Dr. Creighton Wilson and other spectators watched his old unit, the 82nd Airborne Division, parachute onto Little Rock Air Force Base, demonstrating the same jumps used to invade Normandy, 60 years ago.
"That`s so long ago, I don`t remember a lot," said Wilson.
But watching the Little Rock Air Show helps to jog his memory.
"We jumped from C-47`s," he said. "I remember that in those planes you stood up and hook up your chute and line to the cable inside the plane."
On June 6th, 2004, over 250 paratroopers from the 82nd Airborne Division land at Little Rock Air Force Base--in memory of what thousands more of them did on June 6th, 1944 in the D-Day Invasion.
Wilson was 19-years old and training to become a paratrooper in Georgia.
"The air parachutes were pulled up to the tower, cut loose, then you`d drop back down. That was a part of the training, teach you how to land," said Wilson.
He would later replace soldiers in the 82nd and also parachute into Europe.
"Those guys back then, they had guts," said Staff Sergeant Dane Justice, a former member of the 82nd also and the grandson-in-law of Wilson. "They had guts these people out here would probably never know about. They got out of an airplane in the middle of the night."
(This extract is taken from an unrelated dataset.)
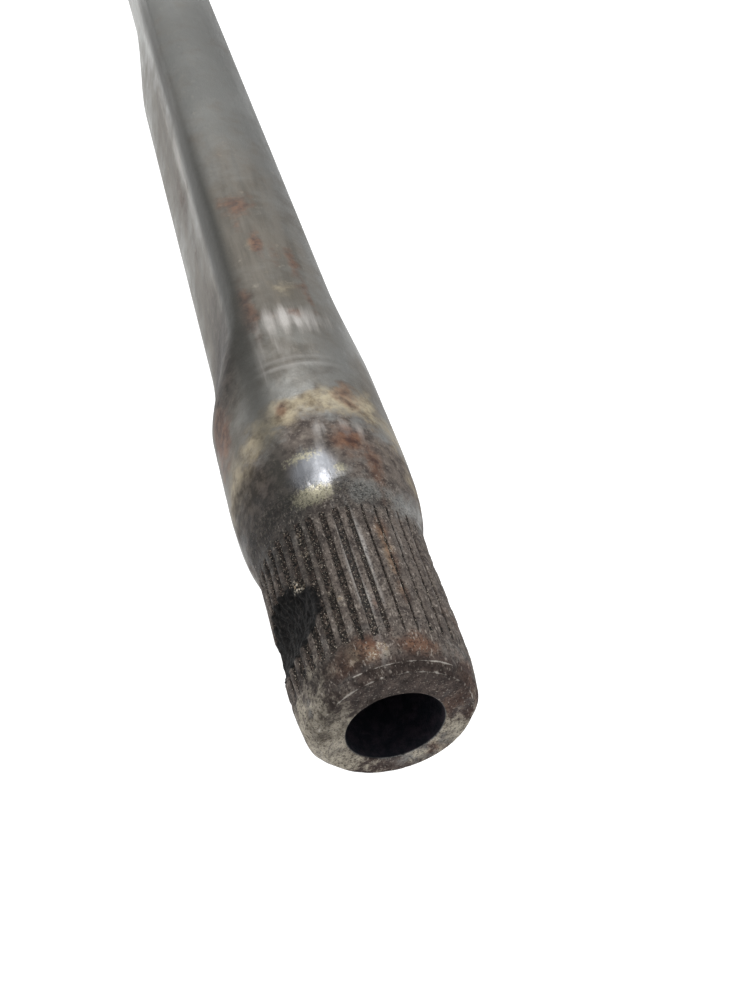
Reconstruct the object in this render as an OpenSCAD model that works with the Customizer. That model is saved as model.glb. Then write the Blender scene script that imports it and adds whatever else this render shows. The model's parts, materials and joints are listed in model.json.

Today the paratroopers landing at LRAFB share Wilson`s bravery, many of them just returning from Iraq, now making an historic leap.
"The squadrons that are dropping them off today are the same squadrons that jumped them on June 6th, 1944," said Lt. Col. Ed Shock, deputy air show coordinator.
Now the legacy made by the soldiers from Creighton Wilson`s day can be carried by these soldiers still fighting for their country.
"They`ve done a lot to insure we have what we have, and don`t take it for granted," said Justice.